The press has a habit of not looking very deeply into things, and loves a good moral panic, preferring manufactured sensation over plain boring facts. It sells copy - or clicks - after all. I know, also, that there are multiple ways to look at figures and draw meaning from them, doubly so when lots of money is at stake. So, I thought I’d take a little look myself at some statistics from the Adam Smith Institute; which, by the way, is one of those places, like Henley & Partners, which is congenitally disinclined to support any measure coming from a Labour politician or sympathiser.
According to their Millionaire Tracker, the UK is “set to lose the greatest proportion of millionaires in the world within this parliament … Many millionaires are wealth creators, setting up businesses and employing people across the UK, so their departure is a worrying leading indicator of economic health and growth prospects.” So far so good for stirring up a moral panic.
Before looking deeper I want to question the ASI’s blind assumption that the very rich are wealth creators. Maybe they are good at creating wealth, for themselves; but surely, the fact that they are accumulating so much, and much of that is stored in dead assets (paintings, wine, gold, yachts, empty residences) and offshore, is the opposite of creating wealth that can be shared among the nation as a whole. Isn’t it more aptly described as “wealth hoarding”? We all know in our heart of hearts, that after 50 years of the widening of income and wealth inqualities to a veritable chasm, that trickle down economics just does not work. It looks more like an upwards cascade from my lowly vantage point at least. There are good reasons - and good data - for demonstrating why “tax cuts for the wealthy only benefit the rich”.
This is just 0.2 per cent above the expected figure, a truly tiny proportion of the wealthy in the UK and, in fact, a vindication of Labour Chancellor Reeves’s earlier confidence that the UK would not suffer if we taxed non-dom millionaires (and billionaires) more.
So, onto the Adam Smith Institute’s Millionaire Tracker. Among 3.06 million total millionaires in the UK, UBS Credit Suisse - yet another servant of the hyper-mobile wealthy elite - project a drop to 2.5 million by 2028. That looks like quite a lot. But wait, as a proportion of the whole population, the change represents a fall of 0.93 percentage points, from 4.55 to 3.62 per cent. Moreover, a total millionaire is one whose total assets, including housing, savings, and pensions add up to more than 1 million dollars, or around £800,000. With average house prices in the UK at £290,000, that doesn’t really tell us very much about the impact of tax changes on the super wealthy London non-doms, does it? It’s just statistical smoke and mirrors trying to scare a new Chancellor into favouring the already wealthy.

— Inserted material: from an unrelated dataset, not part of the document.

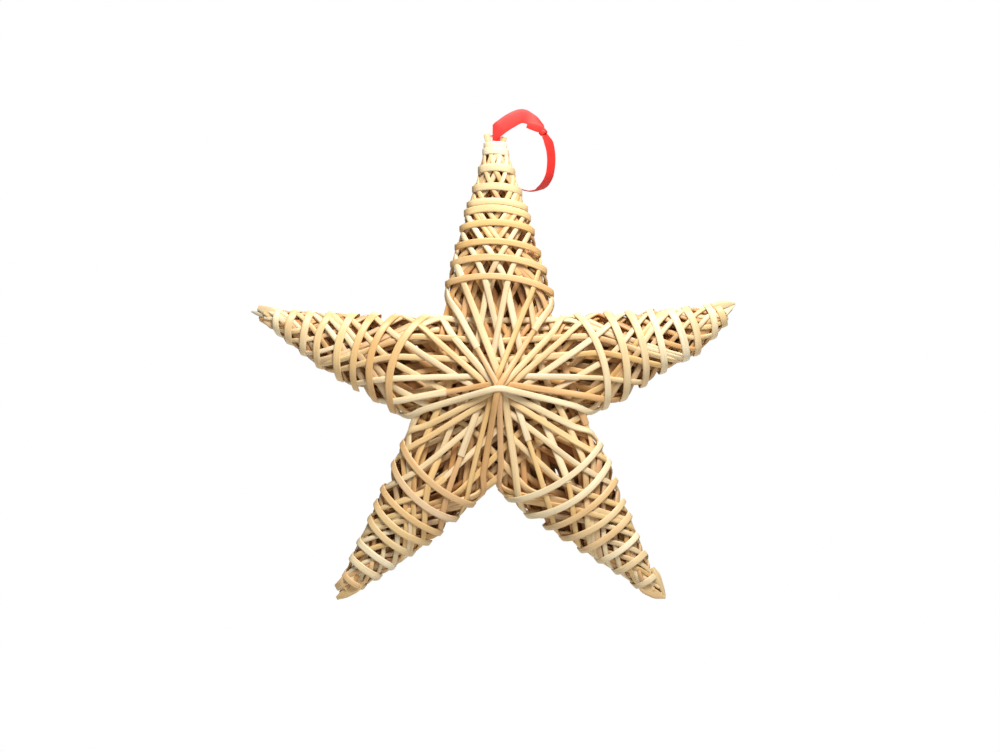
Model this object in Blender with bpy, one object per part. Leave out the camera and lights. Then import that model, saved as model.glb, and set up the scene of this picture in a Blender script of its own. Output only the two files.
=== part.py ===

Helpfully, the ASI then takes us onto so-called liquid millionaires. This is where the smoke and mirrors get more complicated. Quoting Henley & Partners - remember them? - ASI state that there are now “602,500 liquid millionaires in the UK as of 2023, a decrease from 2007, where the UK had 708,500 liquid millionaire residents. This number will fall to 593,000 liquid millionaire residents [-9,500] by the end of 2024”.
Interestingly, this 106,000 drop roughly coincides with the period of Conservative administrations of 2010-2024 and represents an annual average decline of around 8,100 or so per year while they were in power; hence belying the notion that millionaires leaving the UK is a Labour thing.
The actual drop for 2024, when Labour have been in power for less than six months after the July election, was 10,800, or a measly 1,300 above Henley & Partners’ official prediction in early 2024 that the number would be 9,500 for the whole year. This is just 0.2 per cent above the original expected figure, and a tiny insignificant proportion of the wealthy in the UK. In fact, and contrary to the hype put forward by the lobbyists and billionaire-owned press, which the BBC and others unhelpfully fell victim to, it represents a vindication of Labour Chancellor Reeves’s earlier confidence that the UK would not suffer unduly if we taxed non-doms and millionaires (and billionaires) their fare share.
Above: Famous non-dom Roman Abramovich, whose British assets have, at the time of writing, been frozen because of his relationship with Russian President and wanted war criminal, child kidnapper, and mass murderer Vladimir Putin.
A reduction of 10,800 represents just 1.8 per cent of all liquid millionaires living in the UK at the start of of 2024, and we have little idea from this data which millionaires these were and why they left. It's also not clear whether this number includes those whose wealth dropped below millionaire status under the Conservatives, but chose to remain in the UK; and it doesn't include the Brexit effect in its analysis, where we know that many chose to leave the UK after 2016 in response to Conservative policy, due to their reduced flexibility to conduct international business and jet-setter lifestyles. Were these 10,800 or so the 'poorer' ones, who were rolling their pension lump sums into properties in Southern Europe ahead of planned punitive tax rises on property purchase in Spain, for example? And we have no data on the effects of population ageing here, as greater numbers of the Baby Boomer generation are retiring right now and playing 'A Place in the Sun'.
It’s obvious to any intelligent person that the recent tiny change in the number of millionaires leaving would have had no appreciably negative impact on Britain's economic position, and may not be much to do with the Labour government’s tax policies. It may even have benefitted the UK in the longer term; from the social and cultural improvements of such people leaving the country and taking their 'values' with them, even providing employment openings for Generations X and Z to finally get the jobs that they've been fighting for.
Indeed, why not just let the non-doms and millionaires leave if they want to? I’m tired of Britain being held hostage to their wealth hoarding. We’ve got far more serious matters to be thinking and worrying about than their petty greed.